Please write out the material that follows, exactly as it stands.

Start of DATA PROVIDED

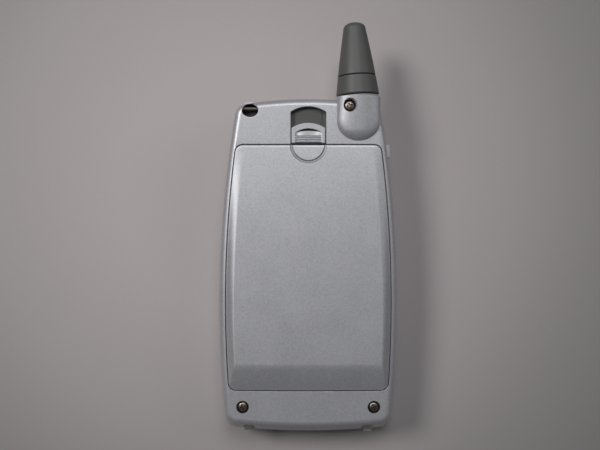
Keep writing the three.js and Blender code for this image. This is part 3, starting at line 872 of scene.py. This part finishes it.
def screwHead():
    head = screwLook["head"]
    profile = [(0, 0), (head - 0.1, 0), (head, 0.1), (head, 0.62), (head - 0.06, 0.78)]
    profile += [(head * math.cos(a) * 0.93, 0.8 + screwLook["dome"] * math.sin(a))
                for a in [math.pi / 2 * k / 6 for k in range(1, 6)]]
    profile += [(0, 0.8 + screwLook["dome"])]
    body = lathe("screw_head", profile, 48)
    weld(body)
    place(body, Matrix.Rotation(math.pi / 2, 4, "X"))
    slots = []
    for turn in (0.35, 0.35 + math.pi / 2):
        reach, half = screwLook["recess"], screwLook["slotHalf"]
        rings = [[(x * s, y * s, z) for x, y in rectangle(-reach, reach, -half, half)]
                 for s, z in ((0.55, 1.08 - screwLook["slotDepth"]), (1.0, 1.1), (1.0, 3))]
        slots.append(place(loft("arm", rings), Matrix.Rotation(turn, 4, "Z")))
    return cut(body, *slots)


def makeScrews():                                    # a head and a shank stand on each site
    seats = [(site["x"], site["y"], backAt(site["y"]) + site["top"] - screwSink + 0.05)
             for site in screwSites.values()]
    screws = meshFrom("case_screws", seats, [])
    lengths = screws.data.attributes.new("shankLength", "FLOAT", "POINT")
    lengths.data.foreach_set("value", [site["length"] * mm for site in screwSites.values()])
    head = screwHead()
    tree = Tree("screws")
    radius = tree.size("Shank radius", screwLook["shank"] * mm)
    headShape = tree.size("Head", head, "NodeSocketObject")
    heads = tree.stand(tree.sites, tree.node("GeometryNodeObjectInfo", {"Object": headShape},
                                             "Geometry"))
    rod = tree.node("GeometryNodeMeshCylinder", {"Vertices": 32, "Radius": radius, "Depth": 1.0})
    rod = tree.node("GeometryNodeTransform", {"Geometry": rod, "Translation": (0, 0, -0.4999)})
    length = tree.node("GeometryNodeInputNamedAttribute", {"Name": "shankLength"})
    stretch = tree.node("ShaderNodeCombineXYZ", {"X": 1.0, "Y": 1.0, "Z": length})
    both = tree.group.nodes.new("GeometryNodeJoinGeometry")
    for part in (heads, tree.stand(tree.sites, rod, stretch)):
        tree.group.links.new(part, both.inputs[0])
    tree.grow(screws, both.outputs[0], screwMetal)
    bpy.data.objects.remove(head)
    settle(screws, "case", list(screwSites), screwMetal)


makeScrews()
print("screws made")


# Front casing

face = {"recessHalf": 19.6, "recessBottom": -46.6, "recessTop": -3.2, "recessDepth": 0.9,
        "displayHalf": 17.7, "displayBottom": 9.8, "displayTop": 38.2}
keyLook = {"pitch": 12.6, "row": 7.4, "first": -20.0, "width": 10.4, "length": 5.4, "face": 0.3}


def keyList():
    keys = {}
    rows = (("1", "2", "3"), ("4", "5", "6"), ("7", "8", "9"), ("star", "0", "hash"))
    for line, row in enumerate(rows):
        for column, label in enumerate(row):
            keys["key_" + label] = ((1 - column) * keyLook["pitch"],
                                    keyLook["first"] - line * keyLook["row"],
                                    keyLook["width"], keyLook["length"], 1.6)
    side = keyLook["pitch"] + 0.2
    keys["soft_key_left"] = (side, -7.2, 9.2, 4.4, 1.6)
    keys["soft_key_right"] = (-side, -7.2, 9.2, 4.4, 1.6)
    keys["key_call"] = (side, -13.3, 9.2, 4.4, 1.6)
    keys["key_end"] = (-side, -13.3, 9.2, 4.4, 1.6)
    keys["key_clear"] = (0, -14.2, 8.4, 3.4, 1.6)
    keys["scroll_key"] = (0, -8.0, 11.0, 6.4, 3.1)
    return keys


def keyEdge(key, grow):
    x, y, width, length, radius = key
    return roundedBox(x - width / 2 - grow, x + width / 2 + grow, y - length / 2 - grow,
                      y + length / 2 + grow, radius + grow)


def frontMouth(name, points, deep, lip=0.15, level=0.0):
    rings = [lift(spread(points, lip), level - 2)]
    for degrees in (90, 60, 30, 0):
        angle = math.radians(degrees)
        rings.append(lift(spread(points, lip * (1 - math.cos(angle))),
                          level + lip * (1 - math.sin(angle))))
    rings.append(lift(points, deep))
    return loft(name, rings)


def frontCase():
    top = casing["seam"] - casing["gap"] / 2
    rings = []
    for degrees in range(0, 91, 9):                  # the rim rolls from the bezel into the side
        angle = math.radians(degrees)
        rings.append(lift(outline(shrink(seamForm, 4.6 - 4.2 * math.sin(angle))),
                          4.6 * (1 - math.cos(angle))))
    rings += [lift(outline(seamForm), top - 0.2), lift(outline(shrink(seamForm, 0.06)), top - 0.06),
              lift(outline(shrink(seamForm, 0.2)), top)]
    skin = loft("front_casing", rings)
    cavity = loft("cavity", [lift(outline(shrink(seamForm, inset)), height)
                             for inset, height in ((3.8, 2.2), (1.9, 4.7), (1.5, 10.5))])
    half, low, high = face["displayHalf"], face["displayBottom"], face["displayTop"]
    sites = [site for site in screwSites.values() if not site["top"]]
    posts = [prism("post", ellipse(s["x"], s["y"], 2.1, 2.1, 32), 1.5, top) for s in sites]
    holes = [prism("hole", ellipse(s["x"], s["y"], 1.05, 1.05, 24), 5.5, 12) for s in sites]
    field = frontMouth("field", roundedBox(-face["recessHalf"], face["recessHalf"],
                       face["recessBottom"], face["recessTop"], 3, 12), face["recessDepth"], 0.35)
    view = prism("view", rectangle(-half + 1, half - 1, low + 1, high - 1), -1, 5)
    pane = roundedBox(-half - 0.2, half + 0.2, low - 0.2, high + 0.2, 1.6, 10)
    glazing = frontMouth("glazing", pane, 1.45, 0.2)
    ears = [frontMouth("ear", roundedBox(-3.6 + abs(shift), 3.6 - abs(shift), 43.1 + shift,
                       43.8 + shift, 0.34), 4, 0.15) for shift in (-1.4, 0, 1.4)]
    keyHoles = [frontMouth("keyHole", keyEdge(key, 0.25), 4, 0.12, face["recessDepth"])
                for key in keyList().values()]
    socket = prism("socket", rectangle(-6.4, 6.4, -57, -50), 6.5, 12)
    lips = frontMouth("mouthHole", ellipse(8, -48.6, 0.5, 0.5, 24), 4, 0.15)
    shape = join(cut(skin, cavity), *posts)
    shape = cut(shape, field, view, glazing, *ears, *keyHoles, socket, *holes, lips)
    settle(shape, "case", ["front_case"], silver)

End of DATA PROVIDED

→ ANSWER IN FULL:
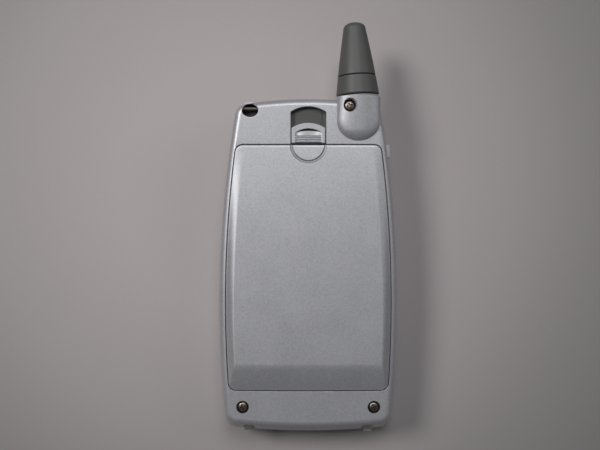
Keep writing the three.js and Blender code for this image. This is part 3, starting at line 872 of scene.py. This part finishes it.
def screwHead():
    head = screwLook["head"]
    profile = [(0, 0), (head - 0.1, 0), (head, 0.1), (head, 0.62), (head - 0.06, 0.78)]
    profile += [(head * math.cos(a) * 0.93, 0.8 + screwLook["dome"] * math.sin(a))
                for a in [math.pi / 2 * k / 6 for k in range(1, 6)]]
    profile += [(0, 0.8 + screwLook["dome"])]
    body = lathe("screw_head", profile, 48)
    weld(body)
    place(body, Matrix.Rotation(math.pi / 2, 4, "X"))
    slots = []
    for turn in (0.35, 0.35 + math.pi / 2):
        reach, half = screwLook["recess"], screwLook["slotHalf"]
        rings = [[(x * s, y * s, z) for x, y in rectangle(-reach, reach, -half, half)]
                 for s, z in ((0.55, 1.08 - screwLook["slotDepth"]), (1.0, 1.1), (1.0, 3))]
        slots.append(place(loft("arm", rings), Matrix.Rotation(turn, 4, "Z")))
    return cut(body, *slots)


def makeScrews():                                    # a head and a shank stand on each site
    seats = [(site["x"], site["y"], backAt(site["y"]) + site["top"] - screwSink + 0.05)
             for site in screwSites.values()]
    screws = meshFrom("case_screws", seats, [])
    lengths = screws.data.attributes.new("shankLength", "FLOAT", "POINT")
    lengths.data.foreach_set("value", [site["length"] * mm for site in screwSites.values()])
    head = screwHead()
    tree = Tree("screws")
    radius = tree.size("Shank radius", screwLook["shank"] * mm)
    headShape = tree.size("Head", head, "NodeSocketObject")
    heads = tree.stand(tree.sites, tree.node("GeometryNodeObjectInfo", {"Object": headShape},
                                             "Geometry"))
    rod = tree.node("GeometryNodeMeshCylinder", {"Vertices": 32, "Radius": radius, "Depth": 1.0})
    rod = tree.node("GeometryNodeTransform", {"Geometry": rod, "Translation": (0, 0, -0.4999)})
    length = tree.node("GeometryNodeInputNamedAttribute", {"Name": "shankLength"})
    stretch = tree.node("ShaderNodeCombineXYZ", {"X": 1.0, "Y": 1.0, "Z": length})
    both = tree.group.nodes.new("GeometryNodeJoinGeometry")
    for part in (heads, tree.stand(tree.sites, rod, stretch)):
        tree.group.links.new(part, both.inputs[0])
    tree.grow(screws, both.outputs[0], screwMetal)
    bpy.data.objects.remove(head)
    settle(screws, "case", list(screwSites), screwMetal)


makeScrews()
print("screws made")


# Front casing

face = {"recessHalf": 19.6, "recessBottom": -46.6, "recessTop": -3.2, "recessDepth": 0.9,
        "displayHalf": 17.7, "displayBottom": 9.8, "displayTop": 38.2}
keyLook = {"pitch": 12.6, "row": 7.4, "first": -20.0, "width": 10.4, "length": 5.4, "face": 0.3}


def keyList():
    keys = {}
    rows = (("1", "2", "3"), ("4", "5", "6"), ("7", "8", "9"), ("star", "0", "hash"))
    for line, row in enumerate(rows):
        for column, label in enumerate(row):
            keys["key_" + label] = ((1 - column) * keyLook["pitch"],
                                    keyLook["first"] - line * keyLook["row"],
                                    keyLook["width"], keyLook["length"], 1.6)
    side = keyLook["pitch"] + 0.2
    keys["soft_key_left"] = (side, -7.2, 9.2, 4.4, 1.6)
    keys["soft_key_right"] = (-side, -7.2, 9.2, 4.4, 1.6)
    keys["key_call"] = (side, -13.3, 9.2, 4.4, 1.6)
    keys["key_end"] = (-side, -13.3, 9.2, 4.4, 1.6)
    keys["key_clear"] = (0, -14.2, 8.4, 3.4, 1.6)
    keys["scroll_key"] = (0, -8.0, 11.0, 6.4, 3.1)
    return keys


def keyEdge(key, grow):
    x, y, width, length, radius = key
    return roundedBox(x - width / 2 - grow, x + width / 2 + grow, y - length / 2 - grow,
                      y + length / 2 + grow, radius + grow)


def frontMouth(name, points, deep, lip=0.15, level=0.0):
    rings = [lift(spread(points, lip), level - 2)]
    for degrees in (90, 60, 30, 0):
        angle = math.radians(degrees)
        rings.append(lift(spread(points, lip * (1 - math.cos(angle))),
                          level + lip * (1 - math.sin(angle))))
    rings.append(lift(points, deep))
    return loft(name, rings)


def frontCase():
    top = casing["seam"] - casing["gap"] / 2
    rings = []
    for degrees in range(0, 91, 9):                  # the rim rolls from the bezel into the side
        angle = math.radians(degrees)
        rings.append(lift(outline(shrink(seamForm, 4.6 - 4.2 * math.sin(angle))),
                          4.6 * (1 - math.cos(angle))))
    rings += [lift(outline(seamForm), top - 0.2), lift(outline(shrink(seamForm, 0.06)), top - 0.06),
              lift(outline(shrink(seamForm, 0.2)), top)]
    skin = loft("front_casing", rings)
    cavity = loft("cavity", [lift(outline(shrink(seamForm, inset)), height)
                             for inset, height in ((3.8, 2.2), (1.9, 4.7), (1.5, 10.5))])
    half, low, high = face["displayHalf"], face["displayBottom"], face["displayTop"]
    sites = [site for site in screwSites.values() if not site["top"]]
    posts = [prism("post", ellipse(s["x"], s["y"], 2.1, 2.1, 32), 1.5, top) for s in sites]
    holes = [prism("hole", ellipse(s["x"], s["y"], 1.05, 1.05, 24), 5.5, 12) for s in sites]
    field = frontMouth("field", roundedBox(-face["recessHalf"], face["recessHalf"],
                       face["recessBottom"], face["recessTop"], 3, 12), face["recessDepth"], 0.35)
    view = prism("view", rectangle(-half + 1, half - 1, low + 1, high - 1), -1, 5)
    pane = roundedBox(-half - 0.2, half + 0.2, low - 0.2, high + 0.2, 1.6, 10)
    glazing = frontMouth("glazing", pane, 1.45, 0.2)
    ears = [frontMouth("ear", roundedBox(-3.6 + abs(shift), 3.6 - abs(shift), 43.1 + shift,
                       43.8 + shift, 0.34), 4, 0.15) for shift in (-1.4, 0, 1.4)]
    keyHoles = [frontMouth("keyHole", keyEdge(key, 0.25), 4, 0.12, face["recessDepth"])
                for key in keyList().values()]
    socket = prism("socket", rectangle(-6.4, 6.4, -57, -50), 6.5, 12)
    lips = frontMouth("mouthHole", ellipse(8, -48.6, 0.5, 0.5, 24), 4, 0.15)
    shape = join(cut(skin, cavity), *posts)
    shape = cut(shape, field, view, glazing, *ears, *keyHoles, socket, *holes, lips)
    settle(shape, "case", ["front_case"], silver)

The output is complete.